Exercise aim: Output exactly, and only, the lines from the line containing "Keep writing the" through the line containing "checking and writing", both included.

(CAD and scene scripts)
▼

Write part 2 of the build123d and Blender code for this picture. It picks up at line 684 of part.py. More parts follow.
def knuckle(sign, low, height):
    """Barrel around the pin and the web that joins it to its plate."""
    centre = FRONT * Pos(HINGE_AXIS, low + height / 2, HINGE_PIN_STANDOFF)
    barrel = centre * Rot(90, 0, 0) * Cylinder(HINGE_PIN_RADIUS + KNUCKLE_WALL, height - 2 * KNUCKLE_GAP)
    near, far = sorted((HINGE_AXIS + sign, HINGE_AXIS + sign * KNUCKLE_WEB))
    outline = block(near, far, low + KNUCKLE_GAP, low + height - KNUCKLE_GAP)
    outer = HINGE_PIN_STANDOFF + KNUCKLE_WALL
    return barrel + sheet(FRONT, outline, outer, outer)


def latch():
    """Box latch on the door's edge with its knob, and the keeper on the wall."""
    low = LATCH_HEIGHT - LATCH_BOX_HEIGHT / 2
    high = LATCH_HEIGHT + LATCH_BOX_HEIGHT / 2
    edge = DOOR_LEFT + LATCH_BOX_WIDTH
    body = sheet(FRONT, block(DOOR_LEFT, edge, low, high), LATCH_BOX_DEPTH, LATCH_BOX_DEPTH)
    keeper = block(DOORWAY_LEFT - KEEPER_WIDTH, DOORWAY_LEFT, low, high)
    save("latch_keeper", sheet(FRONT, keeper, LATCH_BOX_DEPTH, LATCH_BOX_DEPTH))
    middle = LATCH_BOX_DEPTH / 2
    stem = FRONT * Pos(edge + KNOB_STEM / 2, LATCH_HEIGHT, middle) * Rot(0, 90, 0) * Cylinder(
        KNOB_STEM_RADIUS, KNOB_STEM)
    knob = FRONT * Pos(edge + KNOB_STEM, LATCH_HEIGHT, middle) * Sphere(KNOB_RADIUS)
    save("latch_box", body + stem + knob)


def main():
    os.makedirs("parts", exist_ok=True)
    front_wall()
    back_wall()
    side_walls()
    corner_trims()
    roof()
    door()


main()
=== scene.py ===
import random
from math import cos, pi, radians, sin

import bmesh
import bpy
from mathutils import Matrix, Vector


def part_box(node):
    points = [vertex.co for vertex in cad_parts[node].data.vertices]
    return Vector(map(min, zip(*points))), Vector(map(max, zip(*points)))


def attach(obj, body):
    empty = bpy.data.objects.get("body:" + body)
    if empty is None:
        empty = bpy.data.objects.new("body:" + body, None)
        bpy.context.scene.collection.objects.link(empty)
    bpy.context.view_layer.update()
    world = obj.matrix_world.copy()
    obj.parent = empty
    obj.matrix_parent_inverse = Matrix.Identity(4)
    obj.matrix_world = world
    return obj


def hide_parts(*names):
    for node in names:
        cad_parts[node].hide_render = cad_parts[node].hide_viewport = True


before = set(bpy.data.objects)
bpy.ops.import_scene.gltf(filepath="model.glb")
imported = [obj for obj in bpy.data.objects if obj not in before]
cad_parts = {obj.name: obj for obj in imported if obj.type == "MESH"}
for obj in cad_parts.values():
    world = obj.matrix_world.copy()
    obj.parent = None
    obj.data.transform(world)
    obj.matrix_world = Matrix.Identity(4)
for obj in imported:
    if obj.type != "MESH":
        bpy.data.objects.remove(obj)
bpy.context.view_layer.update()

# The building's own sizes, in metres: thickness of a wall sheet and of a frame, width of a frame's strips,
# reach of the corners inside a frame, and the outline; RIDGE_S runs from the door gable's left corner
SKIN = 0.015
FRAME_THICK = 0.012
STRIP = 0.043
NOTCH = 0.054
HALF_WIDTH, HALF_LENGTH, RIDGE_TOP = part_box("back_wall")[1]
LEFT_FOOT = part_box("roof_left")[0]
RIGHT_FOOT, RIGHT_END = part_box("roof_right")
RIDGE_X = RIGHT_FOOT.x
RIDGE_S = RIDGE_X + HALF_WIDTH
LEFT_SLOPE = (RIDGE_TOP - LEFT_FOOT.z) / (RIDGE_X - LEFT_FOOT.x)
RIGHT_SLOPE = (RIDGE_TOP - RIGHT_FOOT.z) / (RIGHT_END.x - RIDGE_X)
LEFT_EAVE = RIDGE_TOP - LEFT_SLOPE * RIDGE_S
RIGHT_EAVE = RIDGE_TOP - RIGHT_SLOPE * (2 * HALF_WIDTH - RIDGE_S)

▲
▼

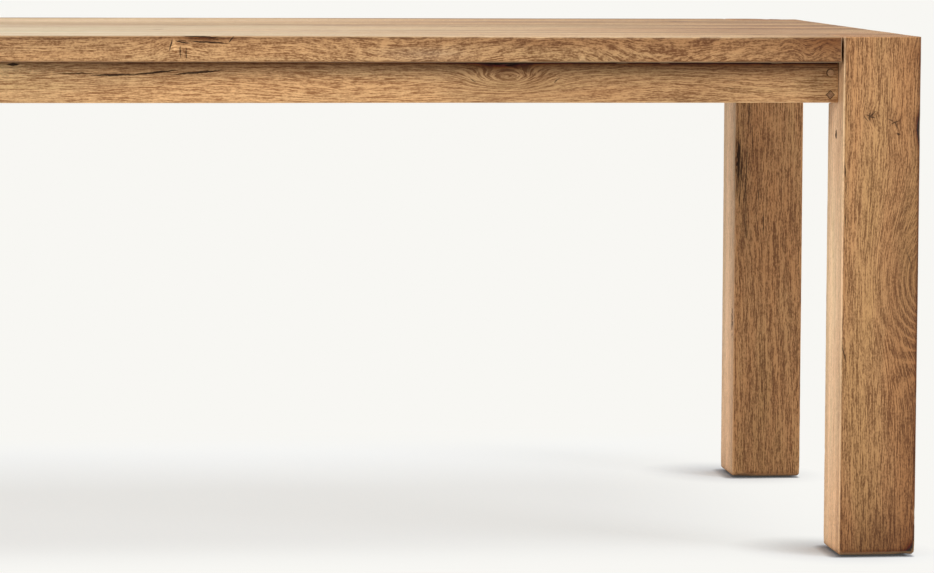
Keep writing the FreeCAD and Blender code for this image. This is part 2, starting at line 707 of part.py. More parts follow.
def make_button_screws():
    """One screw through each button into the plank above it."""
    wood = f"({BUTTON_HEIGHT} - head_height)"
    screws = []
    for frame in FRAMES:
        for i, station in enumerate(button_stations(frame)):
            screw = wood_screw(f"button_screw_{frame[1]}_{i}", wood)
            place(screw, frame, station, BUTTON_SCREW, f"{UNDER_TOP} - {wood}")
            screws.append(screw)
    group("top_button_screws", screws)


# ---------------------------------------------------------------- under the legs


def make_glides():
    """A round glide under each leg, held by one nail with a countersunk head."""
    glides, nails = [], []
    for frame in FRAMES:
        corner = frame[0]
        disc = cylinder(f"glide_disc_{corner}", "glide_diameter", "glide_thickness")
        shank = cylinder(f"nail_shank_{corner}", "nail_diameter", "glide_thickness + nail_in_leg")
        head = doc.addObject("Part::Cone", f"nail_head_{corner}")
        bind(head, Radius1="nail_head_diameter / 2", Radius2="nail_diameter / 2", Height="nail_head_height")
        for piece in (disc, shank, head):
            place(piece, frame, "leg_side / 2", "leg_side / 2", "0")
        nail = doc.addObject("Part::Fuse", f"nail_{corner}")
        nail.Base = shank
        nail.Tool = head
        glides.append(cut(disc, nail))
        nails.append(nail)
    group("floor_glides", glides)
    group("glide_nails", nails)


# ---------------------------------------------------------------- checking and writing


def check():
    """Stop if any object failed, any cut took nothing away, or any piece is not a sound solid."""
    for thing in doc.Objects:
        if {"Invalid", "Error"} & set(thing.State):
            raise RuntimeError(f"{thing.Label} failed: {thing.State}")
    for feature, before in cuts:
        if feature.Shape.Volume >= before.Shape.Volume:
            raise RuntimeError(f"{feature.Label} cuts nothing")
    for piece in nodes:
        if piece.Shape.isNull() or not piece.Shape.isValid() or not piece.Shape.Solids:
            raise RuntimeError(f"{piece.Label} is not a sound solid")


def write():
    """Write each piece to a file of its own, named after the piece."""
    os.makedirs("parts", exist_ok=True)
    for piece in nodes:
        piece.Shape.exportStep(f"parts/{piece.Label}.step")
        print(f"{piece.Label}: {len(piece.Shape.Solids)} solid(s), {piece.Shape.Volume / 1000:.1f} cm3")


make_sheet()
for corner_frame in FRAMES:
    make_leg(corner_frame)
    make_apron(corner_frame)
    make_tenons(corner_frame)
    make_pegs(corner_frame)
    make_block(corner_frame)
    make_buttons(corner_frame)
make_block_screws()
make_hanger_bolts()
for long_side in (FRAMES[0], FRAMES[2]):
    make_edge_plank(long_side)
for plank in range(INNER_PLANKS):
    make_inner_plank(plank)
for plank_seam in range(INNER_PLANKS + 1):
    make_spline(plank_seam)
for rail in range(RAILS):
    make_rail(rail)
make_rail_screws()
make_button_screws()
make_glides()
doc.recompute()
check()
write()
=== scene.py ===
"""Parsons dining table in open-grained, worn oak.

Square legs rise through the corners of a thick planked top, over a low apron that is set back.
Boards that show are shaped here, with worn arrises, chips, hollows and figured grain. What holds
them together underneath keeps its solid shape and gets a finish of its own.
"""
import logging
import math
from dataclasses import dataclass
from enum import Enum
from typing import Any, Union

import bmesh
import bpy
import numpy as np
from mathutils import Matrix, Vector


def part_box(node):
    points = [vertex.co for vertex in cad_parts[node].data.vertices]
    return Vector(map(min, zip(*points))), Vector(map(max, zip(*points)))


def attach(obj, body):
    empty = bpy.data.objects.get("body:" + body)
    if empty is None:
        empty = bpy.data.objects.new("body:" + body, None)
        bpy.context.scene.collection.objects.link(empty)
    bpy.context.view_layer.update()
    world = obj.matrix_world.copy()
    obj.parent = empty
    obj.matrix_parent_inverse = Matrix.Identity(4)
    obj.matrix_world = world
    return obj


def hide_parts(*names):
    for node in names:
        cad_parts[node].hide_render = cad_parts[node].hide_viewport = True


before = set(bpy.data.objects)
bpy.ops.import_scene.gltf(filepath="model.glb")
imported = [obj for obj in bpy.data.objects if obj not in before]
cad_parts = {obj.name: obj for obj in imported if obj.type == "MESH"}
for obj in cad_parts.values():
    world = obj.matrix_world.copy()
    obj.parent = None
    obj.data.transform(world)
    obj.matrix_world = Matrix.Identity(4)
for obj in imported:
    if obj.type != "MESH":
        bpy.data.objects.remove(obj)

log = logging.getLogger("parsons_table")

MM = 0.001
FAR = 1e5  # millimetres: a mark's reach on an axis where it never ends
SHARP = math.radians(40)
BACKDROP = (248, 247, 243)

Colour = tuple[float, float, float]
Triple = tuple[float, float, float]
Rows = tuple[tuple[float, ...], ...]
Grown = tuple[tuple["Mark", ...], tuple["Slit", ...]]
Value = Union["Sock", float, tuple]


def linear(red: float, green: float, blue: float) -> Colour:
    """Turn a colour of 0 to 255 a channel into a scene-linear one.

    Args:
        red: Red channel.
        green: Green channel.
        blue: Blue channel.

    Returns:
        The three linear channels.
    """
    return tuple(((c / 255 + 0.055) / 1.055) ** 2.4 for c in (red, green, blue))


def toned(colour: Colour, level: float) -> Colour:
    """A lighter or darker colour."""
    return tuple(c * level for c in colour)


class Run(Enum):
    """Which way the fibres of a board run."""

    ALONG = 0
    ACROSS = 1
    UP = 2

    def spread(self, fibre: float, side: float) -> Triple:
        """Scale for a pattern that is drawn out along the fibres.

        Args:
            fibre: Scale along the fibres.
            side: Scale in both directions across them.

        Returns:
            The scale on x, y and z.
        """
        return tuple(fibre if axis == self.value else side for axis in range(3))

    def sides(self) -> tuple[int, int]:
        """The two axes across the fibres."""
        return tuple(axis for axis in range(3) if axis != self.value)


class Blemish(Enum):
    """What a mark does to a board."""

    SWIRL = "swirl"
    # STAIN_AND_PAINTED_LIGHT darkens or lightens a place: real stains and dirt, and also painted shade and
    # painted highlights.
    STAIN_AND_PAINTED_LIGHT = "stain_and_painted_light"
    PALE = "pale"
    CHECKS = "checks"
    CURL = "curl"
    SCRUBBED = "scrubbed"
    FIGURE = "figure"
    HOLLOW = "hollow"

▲

Answer to the exercise:
Keep writing the FreeCAD and Blender code for this image. This is part 2, starting at line 707 of part.py. More parts follow.
def make_button_screws():
    """One screw through each button into the plank above it."""
    wood = f"({BUTTON_HEIGHT} - head_height)"
    screws = []
    for frame in FRAMES:
        for i, station in enumerate(button_stations(frame)):
            screw = wood_screw(f"button_screw_{frame[1]}_{i}", wood)
            place(screw, frame, station, BUTTON_SCREW, f"{UNDER_TOP} - {wood}")
            screws.append(screw)
    group("top_button_screws", screws)


# ---------------------------------------------------------------- under the legs


def make_glides():
    """A round glide under each leg, held by one nail with a countersunk head."""
    glides, nails = [], []
    for frame in FRAMES:
        corner = frame[0]
        disc = cylinder(f"glide_disc_{corner}", "glide_diameter", "glide_thickness")
        shank = cylinder(f"nail_shank_{corner}", "nail_diameter", "glide_thickness + nail_in_leg")
        head = doc.addObject("Part::Cone", f"nail_head_{corner}")
        bind(head, Radius1="nail_head_diameter / 2", Radius2="nail_diameter / 2", Height="nail_head_height")
        for piece in (disc, shank, head):
            place(piece, frame, "leg_side / 2", "leg_side / 2", "0")
        nail = doc.addObject("Part::Fuse", f"nail_{corner}")
        nail.Base = shank
        nail.Tool = head
        glides.append(cut(disc, nail))
        nails.append(nail)
    group("floor_glides", glides)
    group("glide_nails", nails)


# ---------------------------------------------------------------- checking and writing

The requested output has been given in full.